Добрая шутка неизменно поднимала дух моей подруге, и, отсмеявшись (в точности как соседская девчонка, которая некогда помогала мне развешивать постирушку), она могла выйти к дамам из Готэма. С немецкой пунктуальностью она придерживалась расписания приемов, а перевязочные бинты были обрезаны предельно аккуратно, чуть ли не идеальным образом. Она знала меня, знала мою жизнь, а я знала, чем живет она. В качестве медсестры она никогда не поддавалась эмоциям, всегда сохраняла хладнокровие, даже когда приходилось иметь дело с выкидышем. Но хотя ее маленькие руки вполне годились для практики, она боялась приблизиться к «беременной утробе», даже не могла мне сказать, на сколько пальцев раскрылась матка. Вы, наверно, возразите, что шлюха остается шлюхой, как волка ни корми, он все в лес смотрит. Не знаю. Но когда я предлагала ей стать ассистенткой, ее начинало трясти и она только повторяла:
– Найн, найн, найн.
В конце концов я плюнула и оставила свои попытки. Так что я орудовала у изножья кровати, а она – у изголовья. Мы были партнерами. Как старая супружеская пара. А моя Аннабелль и ее Вилли росли как брат и сестра. Немало дней эти два зайчонка провели вдвоем – вместе пили чай и вместе спали днем в детской нового дома, который мы купили в 1872-м всего в одном квартале от новой клиники. Все четыре этажа на Либерти-стрит, 129 мы приобрели за сумму, какую я и вообразить-то не могла еще два года назад, когда семейство Джонс и Грета с Вилли обитали под одной крышей – будто носки в корзине.

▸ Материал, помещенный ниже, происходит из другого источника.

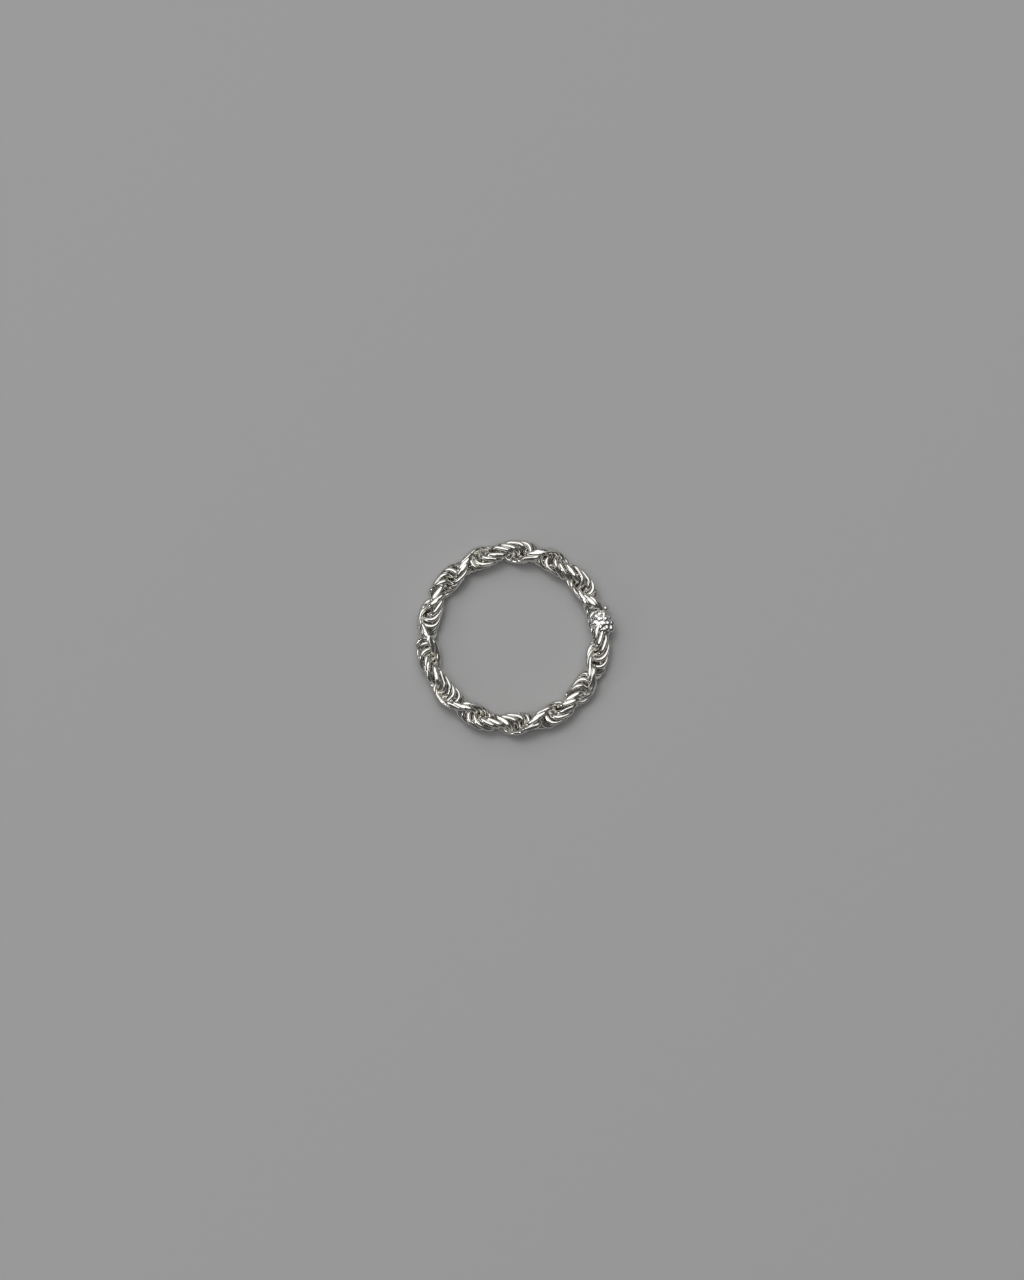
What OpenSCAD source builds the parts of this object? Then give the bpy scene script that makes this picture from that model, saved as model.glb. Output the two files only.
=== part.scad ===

Но на Либерти-стрит стало ясно, сколь высоко мы взлетели. Обычные люди в таких зданиях не живут. У построенного в федеральном стиле дома, с выступающими мансардными окнами, с остроконечной крышей, с темными оконными рамами, вид был чрезвычайно респектабельный. Можно сказать, что если бы дом был человеком, то это был бы почтенный джентльмен, член клуба «Метрополитен», с неизменно высоко поднятой головой, с карманными часами и солидным брюшком, перехваченным камербандом. За крыльцом следовала парадная дверь с дверным молотком в форме американского орла; бронзу начищала Маргаретт Макграт, наша горничная, которую все звали попросту Мэгги, я помогла ей несколько лет назад, когда ее дражайшая матушка привела дочку ко мне. Девочка живет с докером как с мужем, не могла бы я ей помочь? Поскольку докер уплыл в дальние края, Мэгги не могла вернуться в отцовский дом, вот она и не покидала моего заведения с момента нашей встречи. Теперь всякий раз, когда я чувствую запах лимона от газовых ламп и олифы от стенных панелей, я радуюсь, что это не мне пришлось наводить порядок.